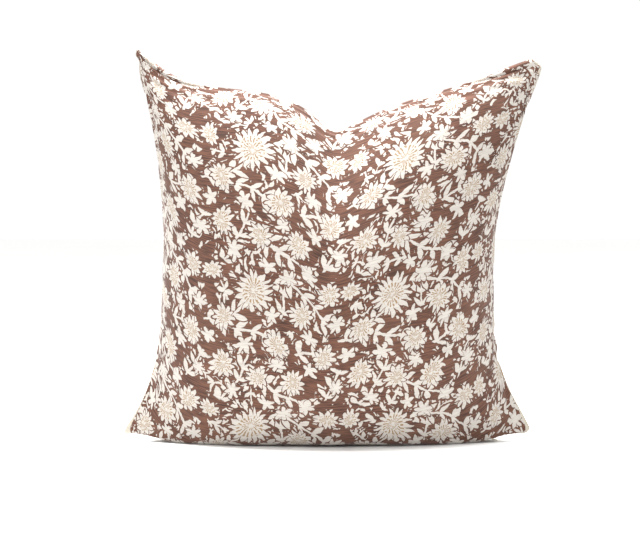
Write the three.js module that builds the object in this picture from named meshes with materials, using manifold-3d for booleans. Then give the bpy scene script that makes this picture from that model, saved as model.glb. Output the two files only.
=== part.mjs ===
// Throw pillow: a square printed cover with a hidden zip in its bottom seam, over a removable
// feather insert. It stands upright on its bottom seam, with a hand-chopped dent in the top seam.
// Millimetres, +Z up, printed face towards -Y, origin on the ground under the middle.
import * as THREE from "three";
import { mergeVertices } from "three/addons/utils/BufferGeometryUtils.js";
import Module from "manifold-3d";

const wasm = await Module();
wasm.setup();

// ---- Overall size, between the tips of the pointed corners ("ears") ----
const WIDTH = 512.6;
const HEIGHT = 483;
const DEPTH = 182; // front to back at the fullest point

// ---- Outline: x as a share of WIDTH, z as a share of HEIGHT ----
const EARS = {
  bottomLeft: [-0.5, 0.021],
  bottomRight: [0.483, 0.033],
  topLeft: [-0.4614, 1],
  topRight: [0.5, 0.9565],
};
const WAIST = { left: -0.401, right: 0.394 }; // where the side seams come closest to the middle
const TOP_SAG = 0.087; // how far the top seam falls below the line between its ears
const BOTTOM_SINK = 0.05; // how far the underside would bulge below the ground if nothing held it
const BELLY = 0.13; // share by which the fill settles from the top half to the bottom half
const EDGE_FULLNESS = 1.08; // 1 makes each section an ellipse, higher makes its edge more of a knife

// How late each seam bends out to its ear: low is a slope, high keeps it in until the tip.
const EAR_LATENESS = { leftTop: 1.7, leftBottom: 4.5, rightTop: 1.5, rightBottom: 2.8, top: 5, bottom: 6 };

// ---- The dent chopped into the top seam ----
const CHOP_X = 3;
const CHOP_DEPTH = 48;
const CHOP_REACH_LEFT = 35; // the left lip is steep, the right lip gentle
const CHOP_REACH_RIGHT = 72;
const CHOP_ROUNDING = 5;
const CHOP_SQUEEZE = 0.3; // share of the depth that the chop takes away at the seam
const CHOP_SQUEEZE_WIDTH = 62;
const CHOP_SQUEEZE_HEIGHT = 95;

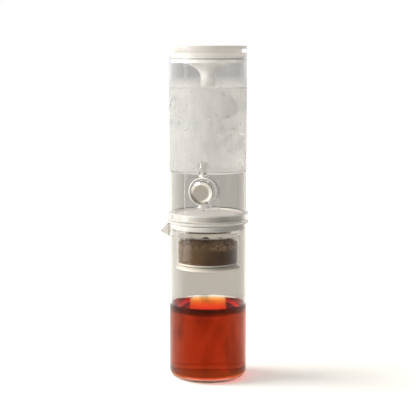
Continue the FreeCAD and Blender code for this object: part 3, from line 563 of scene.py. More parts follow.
def fill_in(outline, gap, bottom, top):
    """Add points to an outline's steep runs between two heights, so that they can bend."""
    dense = []
    for index, (across, up) in enumerate(outline):
        dense.append((across, up))
        next_across, next_up = outline[(index + 1) % len(outline)]
        if abs(next_across - across) > gap or abs(next_up - up) < 2 * gap:
            continue
        count = int(abs(next_up - up) / gap)
        for step in range(1, count):
            level = up + (next_up - up) * step / count
            if bottom < level < top:
                dense.append((across + (next_across - across) * step / count, level))
    return dense


def wetted_edge(wall, level, rise, decay, gap, points):
    """Points of a liquid's surface, which sinks from its wall to its level."""
    outline = []
    for step in range(1, points + 1):
        away = step * gap
        outline.append((wall - away, level + rise * math.exp(-away / decay)))
    return outline


def dress(node, material):
    """Give a CAD node its finish."""
    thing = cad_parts[node]
    thing.data.materials.clear()
    thing.data.materials.append(material)


def carry(piece, body, slot, material, *nodes):
    """Hand a new piece to its CAD body, with its finish and the nodes that it stands for. The slot is not used.
    """
    if material:
        piece.data.materials.clear()
        piece.data.materials.append(material)
    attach(piece, body)
    if nodes:
        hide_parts(*nodes)
    return piece


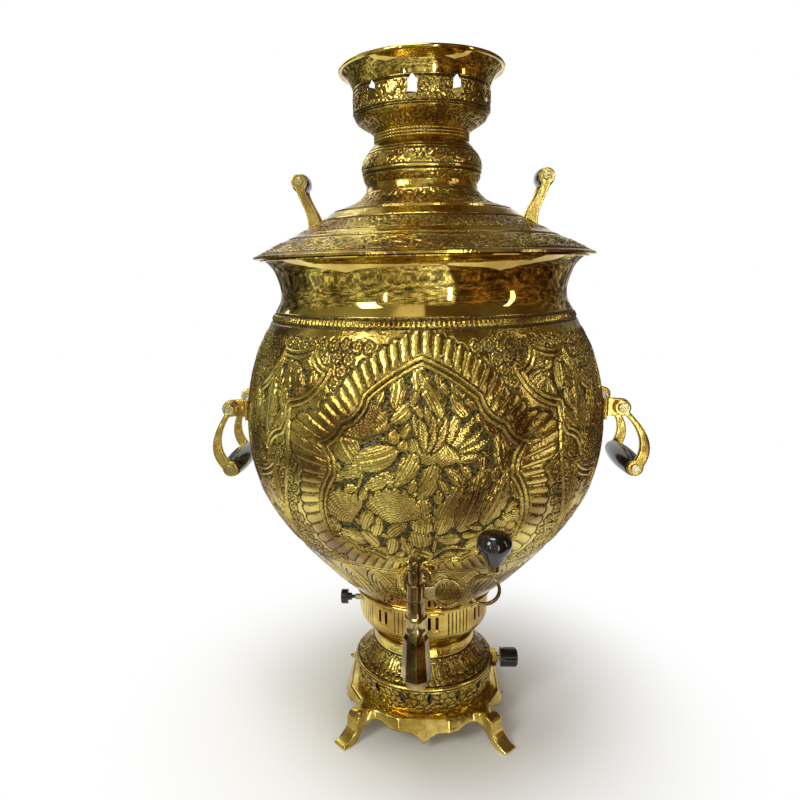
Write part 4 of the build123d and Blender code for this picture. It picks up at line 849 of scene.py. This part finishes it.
━━━━
- **Work instructions**: Print only the lines from the top of the data above down to the line holding "5, bottom: 6", inclusive.

- **Completed task**:
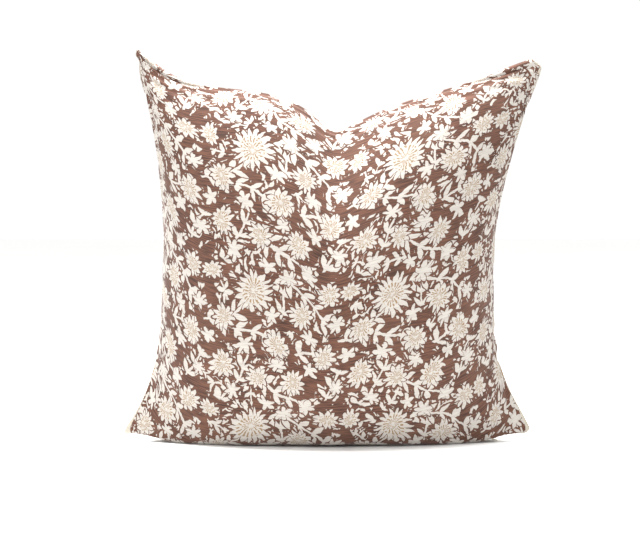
Write the three.js module that builds the object in this picture from named meshes with materials, using manifold-3d for booleans. Then give the bpy scene script that makes this picture from that model, saved as model.glb. Output the two files only.
=== part.mjs ===
// Throw pillow: a square printed cover with a hidden zip in its bottom seam, over a removable
// feather insert. It stands upright on its bottom seam, with a hand-chopped dent in the top seam.
// Millimetres, +Z up, printed face towards -Y, origin on the ground under the middle.
import * as THREE from "three";
import { mergeVertices } from "three/addons/utils/BufferGeometryUtils.js";
import Module from "manifold-3d";

const wasm = await Module();
wasm.setup();

// ---- Overall size, between the tips of the pointed corners ("ears") ----
const WIDTH = 512.6;
const HEIGHT = 483;
const DEPTH = 182; // front to back at the fullest point

// ---- Outline: x as a share of WIDTH, z as a share of HEIGHT ----
const EARS = {
  bottomLeft: [-0.5, 0.021],
  bottomRight: [0.483, 0.033],
  topLeft: [-0.4614, 1],
  topRight: [0.5, 0.9565],
};
const WAIST = { left: -0.401, right: 0.394 }; // where the side seams come closest to the middle
const TOP_SAG = 0.087; // how far the top seam falls below the line between its ears
const BOTTOM_SINK = 0.05; // how far the underside would bulge below the ground if nothing held it
const BELLY = 0.13; // share by which the fill settles from the top half to the bottom half
const EDGE_FULLNESS = 1.08; // 1 makes each section an ellipse, higher makes its edge more of a knife

// How late each seam bends out to its ear: low is a slope, high keeps it in until the tip.
const EAR_LATENESS = { leftTop: 1.7, leftBottom: 4.5, rightTop: 1.5, rightBottom: 2.8, top: 5, bottom: 6 };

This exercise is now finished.